The task: Each line should be copied exactly.

──────── Data ────────

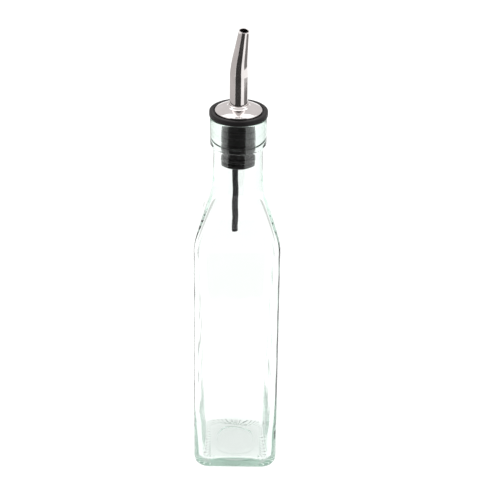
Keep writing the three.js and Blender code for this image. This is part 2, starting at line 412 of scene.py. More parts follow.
def plastic_material():
    """Black moulded plastic: satin, with a fine grain and duller patches."""
    material, tree, shader = new_material("black_plastic", Specular_IOR_Level=0.3)
    patches = noise(tree, scale=90, detail=3.0)
    grain = noise(tree, scale=2600)
    colour = two_tones(tree, patches, (0.006, 0.005, 0.006), (0.015, 0.013, 0.014))
    tree.links.new(colour, shader.inputs["Base Color"])
    tree.links.new(spread(tree, patches, low=0.28, high=0.44), shader.inputs["Roughness"])
    tree.links.new(bump(tree, grain, distance=0.00006, strength=0.35), shader.inputs["Normal"])
    return material


def steel_material(name, base, roughness, streaks=(1, 1, 1)):
    """Polished stainless steel: fine turning marks, smudges and hairline wear."""
    material, tree, shader = new_material(name, Metallic=1.0)
    smudges = noise(tree, scale=160, detail=4.0)
    marks = noise(tree, scale=900, detail=3.0, stretch=streaks)
    smudged = [value * 0.88 for value in base]
    colour = two_tones(tree, smudges, smudged, base, start=0.3, end=0.75)
    tree.links.new(colour, shader.inputs["Base Color"])
    dullness = spread(tree, smudges, low=roughness * 0.7, high=roughness * 1.6)
    tree.links.new(dullness, shader.inputs["Roughness"])
    tree.links.new(bump(tree, marks, distance=0.00002, strength=0.3), shader.inputs["Normal"])
    return material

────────

Result of the exercise:
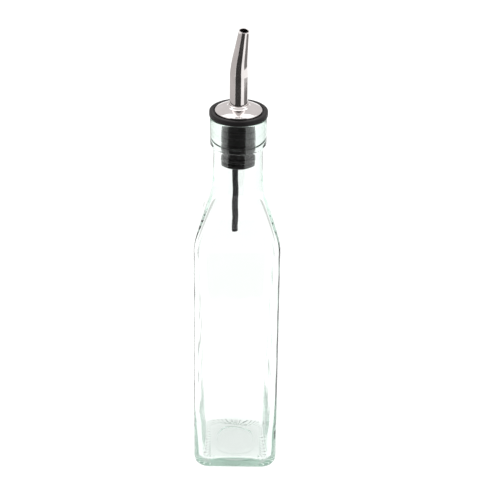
Keep writing the three.js and Blender code for this image. This is part 2, starting at line 412 of scene.py. More parts follow.
def plastic_material():
    """Black moulded plastic: satin, with a fine grain and duller patches."""
    material, tree, shader = new_material("black_plastic", Specular_IOR_Level=0.3)
    patches = noise(tree, scale=90, detail=3.0)
    grain = noise(tree, scale=2600)
    colour = two_tones(tree, patches, (0.006, 0.005, 0.006), (0.015, 0.013, 0.014))
    tree.links.new(colour, shader.inputs["Base Color"])
    tree.links.new(spread(tree, patches, low=0.28, high=0.44), shader.inputs["Roughness"])
    tree.links.new(bump(tree, grain, distance=0.00006, strength=0.35), shader.inputs["Normal"])
    return material


def steel_material(name, base, roughness, streaks=(1, 1, 1)):
    """Polished stainless steel: fine turning marks, smudges and hairline wear."""
    material, tree, shader = new_material(name, Metallic=1.0)
    smudges = noise(tree, scale=160, detail=4.0)
    marks = noise(tree, scale=900, detail=3.0, stretch=streaks)
    smudged = [value * 0.88 for value in base]
    colour = two_tones(tree, smudges, smudged, base, start=0.3, end=0.75)
    tree.links.new(colour, shader.inputs["Base Color"])
    dullness = spread(tree, smudges, low=roughness * 0.7, high=roughness * 1.6)
    tree.links.new(dullness, shader.inputs["Roughness"])
    tree.links.new(bump(tree, marks, distance=0.00002, strength=0.3), shader.inputs["Normal"])
    return material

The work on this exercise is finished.